Clint Oster, SPEA, presented two papers at the 46th annual meeting of the Transportation Research Forum in Washington, D.C. The first was "The Evolution of U.S. Domestic Airline Route Networks since 1990" (with John Strong); the second was "U.S. Commercial Aviation Safety in the 1990s" (with Strong and Kurt Zorn).
Lisa Bingham, SPEA, received the American Society for Public Administration's Section on Environmental and Natural Resources Administration (SENRA) Book Award for her co-edited book, The Promise and Performance of Environmental Conflict Resolution. SENRA gives the annual award for the best book on environmental and natural resources administration. The award was presented April 3 at the ASPA meeting in Milwaukee.
Les Lenkowsky, SPEA, is a founding director of the Sagamore Institute for Policy Research in Indianapolis and took part in the first board meeting on March 31. "The Political Challenges Facing Charities and Foundations" appeared in the March 31 edition of The Chronicle of Philanthropy, and he participated in a panel discussion on civic engagement at the Midwestern Political Science Association meeting in Chicago on April 8.

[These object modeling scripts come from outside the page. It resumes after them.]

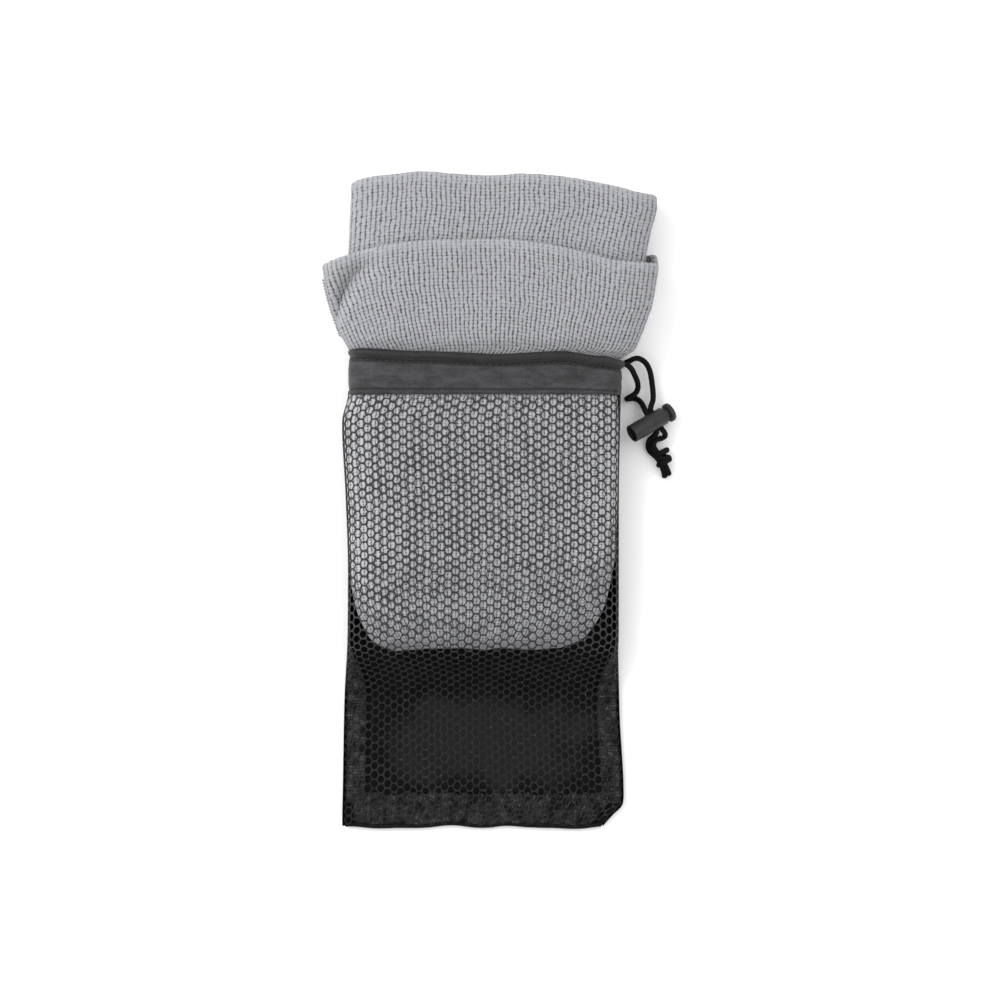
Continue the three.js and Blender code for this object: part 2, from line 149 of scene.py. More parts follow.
def route(
    points: list[Point], spacing: float, relax: int = 0
) -> Numbers:
    """A smooth line through points, with even steps.

    Args:
        points: what the line passes through, millimetres.
        spacing: length of a step, millimetres.
        relax: how many times the line is eased, to round its turns.

    Returns:
        The line's points, one row each.
    """
    p = np.asarray(points, float)
    p = np.vstack([2 * p[0] - p[1], p, 2 * p[-1] - p[-2]])
    t = np.linspace(0, 1, 24, endpoint=False)[:, None]
    runs = [
        0.5
        * (
            2 * b
            + (c - a) * t
            + (2 * a - 5 * b + 4 * c - d) * t**2
            + (3 * b - a - 3 * c + d) * t**3
        )
        for a, b, c, d in zip(p[:-3], p[1:-2], p[2:-1], p[3:])
    ]
    line = np.vstack([*runs, p[-2:-1]])
    along = run_of(line)
    count = max(4, int(round(along[-1] / spacing)))
    even = np.linspace(0, along[-1], count + 1)
    line = np.stack([np.interp(even, along, line[:, k]) for k in range(3)], axis=1)
    for _ in range(relax):
        line[1:-1] = (line[:-2] + 2 * line[1:-1] + line[2:]) / 4
    return line


def run_of(line: Numbers) -> Numbers:
    """Length along a line from its start to each of its points."""
    return np.concatenate([[0], np.cumsum(np.linalg.norm(np.diff(line, axis=0), axis=1))])


def line_length(points: Numbers) -> float:
    """Length of a line of points."""
    return float(np.linalg.norm(np.diff(points, axis=0), axis=1).sum())


# ---------------------------------------------------------------- meshes


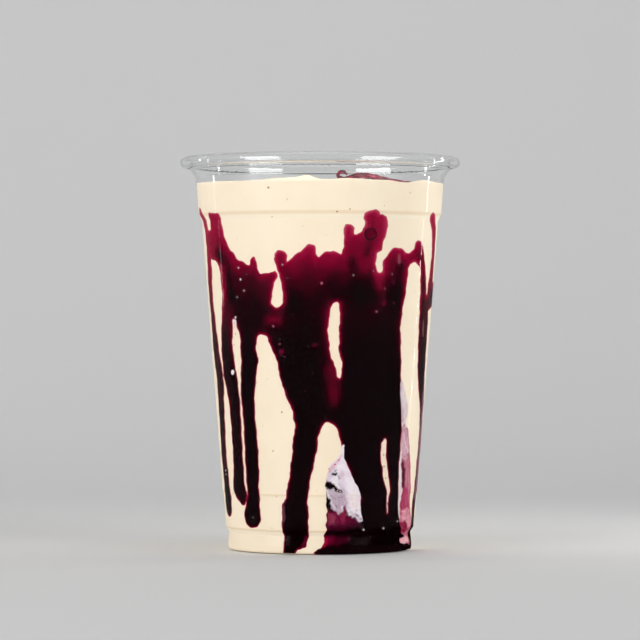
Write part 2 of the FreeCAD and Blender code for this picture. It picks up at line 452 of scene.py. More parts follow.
@dataclass(frozen=True)
class ClearPlastic:
    """Thin clear formed plastic with faint draw lines."""

    index: float = 1.42
    roughness: float = 0.02
    tint: Colour = (0.985, 0.99, 0.992)
    wetted: float = 0.83
    wet_up_to: float = 126.9
    foot_wetted: float = 0.96
    foot_up_to: float = 8.6

    def dress(self, piece: bpy.types.Object) -> None:
        """Give the piece clear plastic, which mirrors less where the drink wets it."""
        kit = Kit("clear_plastic")
        draw = kit.noise(260.0, 2.0, kit.stretched((1.0, 1.0, 0.08)))
        smears = kit.noise(90.0, 4.0)
        shader = kit.surface({
            "Base Color": self.tint,
            "Roughness": self.roughness + 0.05 * smears.above(0.55, 0.8),
            "IOR": self.index,
            "Transmission Weight": 1.0,
            "Normal": kit.bump(draw, 0.00004, 0.6),
        })
        shadow = kit.add("ShaderNodeLightPath", {}, {}, "Is Shadow Ray")
        through = kit.add("ShaderNodeBsdfTransparent", {}, {"Color": self.tint})
        height = kit.height()
        wet_line, foot = self.wet_up_to * MM, self.foot_up_to * MM
        wet = self.wetted * (1 - height.above(wet_line, wet_line + MM))
        wet = wet + (self.foot_wetted - self.wetted) * (1 - height.above(foot, foot + MM))
        calmed = kit.add("ShaderNodeMixShader", {}, {0: wet, 1: shader, 2: through})
        kit.wear(kit.add("ShaderNodeMixShader", {}, {0: shadow, 1: calmed, 2: through}), piece)


@dataclass(frozen=True)
class CreamyDrink:
    """Thick cream-coloured milkshake with fine pores, and painted light and shade at the cup's steps."""

    cream: Colour = (0.985, 0.845, 0.650)
    shade: Colour = (0.915, 0.745, 0.52)
    # painted shade: the cream as it looks in the shade inside small pores
    pore_shade: Colour = (0.80, 0.62, 0.38)
    # painted light: a lighter cream on the downward slopes of the ledge and the neck, which would lie in
    # shade
    painted_slope_light: Colour = (1.0, 0.885, 0.70)
    painted_light_spans: tuple[Span, ...] = ((114.4, 115.0, 115.6, 116.2), (6.0, 6.6, 7.3, 7.9))
    # painted shade: tan lines along the cup's ledge, bead and shelf
    painted_step_shade: Colour = (0.82, 0.62, 0.38)
    painted_shade_spans: tuple[Span, ...] = (
        (115.8, 116.6, 116.9, 117.6), (19.9, 20.2, 20.5, 20.8), (7.5, 7.9, 8.2, 8.6),
    )

    def dress(self, piece: bpy.types.Object) -> None:
        """Give the piece an almost even cream with pores, folds and soft bumps."""
        kit = Kit("milkshake")
        clouds = kit.noise(70.0, 4.0, kit.stretched((1.0, 1.0, 0.6)))
        grain = kit.noise(1400.0, 2.0)
        pores = kit.add(
            "ShaderNodeTexVoronoi", {"feature": "F1"}, {"Vector": kit.place, "Scale": 320.0}, "Distance"
        )
        kept = kit.noise(150.0, 1.0).above(0.60, 0.68)
        pit = (1 - pores.above(0.05, 0.16)) * kept
        tone = kit.mix(clouds.above(0.42, 0.75) * 0.35, self.cream, self.shade)
        tone = kit.mix(grain.above(0.5, 0.9) * 0.15, tone, self.shade)
        # painted shade in the pores
        tone = kit.mix(pit * 0.35, tone, self.pore_shade)
        height = kit.height() * (1 / MM)
        # painted light on the slopes, then painted shade lines at the cup's steps, both by height
        tone = kit.mix(kit.zones(height, self.painted_light_spans) * 0.8, tone, self.painted_slope_light)
        tone = kit.mix(kit.zones(height, self.painted_shade_spans) * 0.5, tone, self.painted_step_shade)
        relief = clouds * 0.5 + grain * 0.08 - pit * 0.2
        kit.coat(piece, tone, 0.42 + 0.2 * grain, 0.35, kit.bump(relief, 0.0005, 0.5))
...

Rafael Reuveny, SPEA, was interviewed by the Voice of America concerning the Sharon-Mahmud Abas meeting, and the meaning and significance of the understanding on the informal Israeli-Palestinian cease-fire. The interview aired on several international programs in February. He is the co-author (with Omar M.G. Kesh and Brian Pollins) of "Trade Still Follows the Flag: The Primacy of Politics in a Simultaneous Model of Interdependence and Armed Conflict," in the Journal of Politics.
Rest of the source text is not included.